Monday, October 2, 2017

Stories of Faithfulness

What are the stories we tell about our own lives?  I have just been through a 4 day run of going to various different story telling events from hearing several Native American story telling styles to just a story jam where people told their stories.  I was asked why I as a therapist who spends many, many hours of the week listening to people why I would during free time listen to more stories of people?  The answer is that I am interested in how we tell our own stories…the meaning we put on events and whether or how we notice the presence of the spirit in our lives.  I am also fascinated by the ways in which our lives are interconnected, woven into a web even when we don’t know it.  

This weekend I heard three stories that were told in very different settings by people who did not know each other that speak to the amazing way the Divine connects us to each other for the purpose of healing.   The first story was simply one of how a woman was reached out to over the internet by someone who had been the Goddaughter of her Father.  This was significant to her since she never knew her father who left her mother right after she was born.   The woman told her she had some family pictures and mailed to her photos of her parent’s engagement and honeymoon.  It was surprising and yet healing to look at these pictures and discover that her parents had clearly been in love.  (A thought that had not occurred to her since she had only known her divorced and embittered mother.)

The next story came from a doctor told about a time when he was in residency and during his rotation in the emergency room.   He woke up on a Monday morning at 2am from a nightmare in which a young woman had come in having an asthma attack and despite everything they did to try to help her she had died unable to breath.   He was so upset by this dream that he went to the Pulmonologist asking to be instructed on all emergency steps he could take if someone in ER could not breathe. He told the Sr Doctor that he felt certain he would be faced with this situation.  The doctor felt busy and did not see the point of this and put him off till “tomorrow”.   He put him off every day for 3 days.  Finally on the 4th day the Resident insisted the doctor make the time to tell him stating that we have used up all the waiting time.   As he began explaining the doctor did sort of get into it and the Resident was able to make a careful step by step list of options to try which ended with “and if none of that works you will have to call me, we will have to operate immediately and put her on an artificial lung”.

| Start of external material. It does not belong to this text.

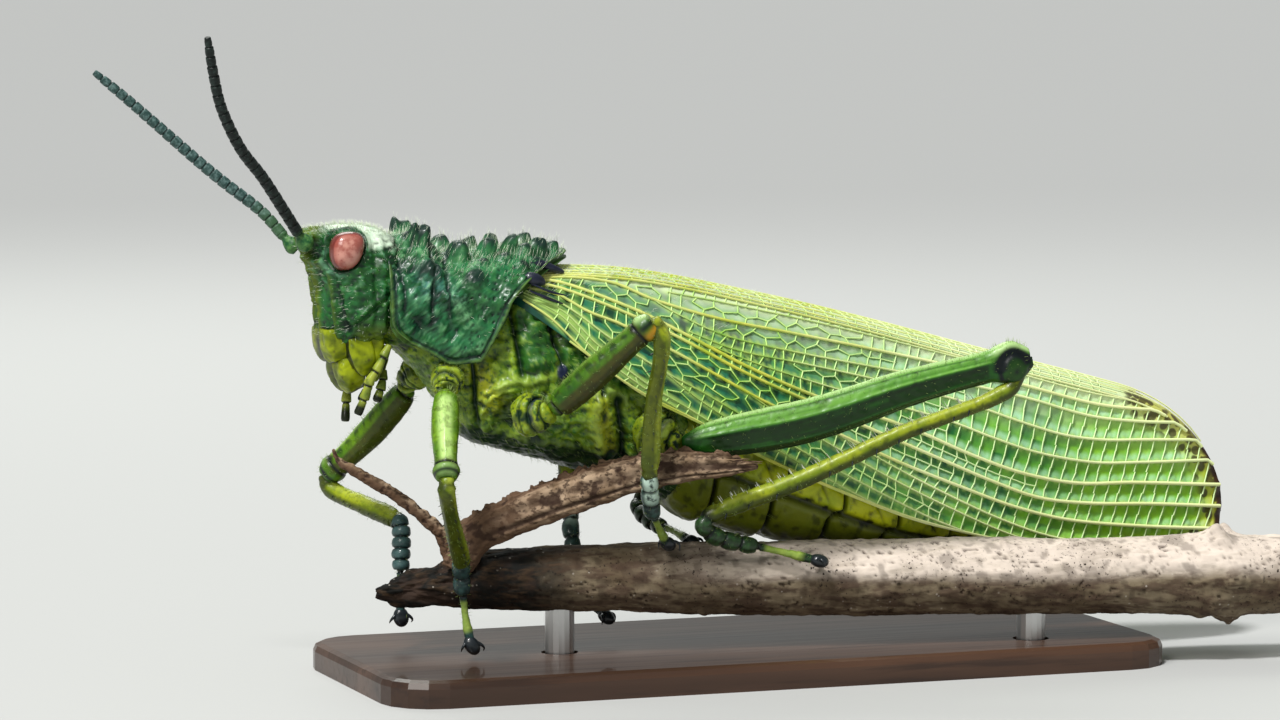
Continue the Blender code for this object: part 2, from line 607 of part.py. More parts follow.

Within the next 16 hours a young 21 year old woman was brought into ER by her parents, unable to breathe.  The young resident followed carefully the step by step instructions that he had and nothing worked.   She was down to only 4% oxygenation level.  People die at 3%.   He called the Pulmonologist who indeed had to operate quickly and put her on an artificial lung.  Only because the resident had known exactly what to do and had tried everything quickly was there enough time to get the Pulmonologist in there and they saved her life.   Her parents were extremely grateful and then said: “It is the strangest thing our daughter actually had a dream Monday night where she dreamt that she had an asthma attack so severe that she could not breath at all.”   The resident asked what time she has this dream and was told at 2am in the morning.
  
It strikes me that only God can make an intervention like this.  Both parties, who did not know each other, were armed with the knowledge to save the young womans’ life.  What an act of faith it was for this non-religious resident doctor to believe his own dream.  It strikes me that our very lives may depend upon the faithfulness of strangers.

In a remarkably similar vein another story I heard this weekend was from a Native American man in his 50’s.   He told that in his twenties he was so ruined and desolate from his experience in the Residential Schools that he wandered for a decade drunk and homeless till a powerful native healer had come to him.   She had gone on a vision quest and when emerging from a sweatlodge an image of a small 5 year old boy who had grown up with straight water on one side and curved water on the other side (an accurate description of his Washington birthplace).   She also got that he had been damaged and that he needed her to find and heal him in order that he could do a great work for his people.  She searched for 3 years.  Finally one day she found him on the street hung over and dirty.   She sent him to shower in her hotel room and gave him clean clothes to put on.   They talked about his life and she spent two years on his healing.  He has been sober ever since. He also has worked to support other native youth and now to help Native people to stop the fossil fuel projects that threaten our future.

Again in this story I am amazed by the faithfulness of this native medicine woman to believe she could find grown up, a man who she had seen only as a vision of as a boy. She had the faith that the vision was real and that she could find him with virtually no clues or directions.   I am awed that she had the dedication to persisted for three years till she found him and two more years through his healing.   I am again struck that only God can plant such visions.   And from the small act of making sure someone gets some photos, to the medium act of being a pest till you get the expert answers you need, to dedicating of years and years to the healing of another.  It is so clear how deeply we are all connected to each other and how critical a difference our faithfulness makes in the lives of others.


What have you heard? Have you been faithful to it?  How has God used you for the healing of others?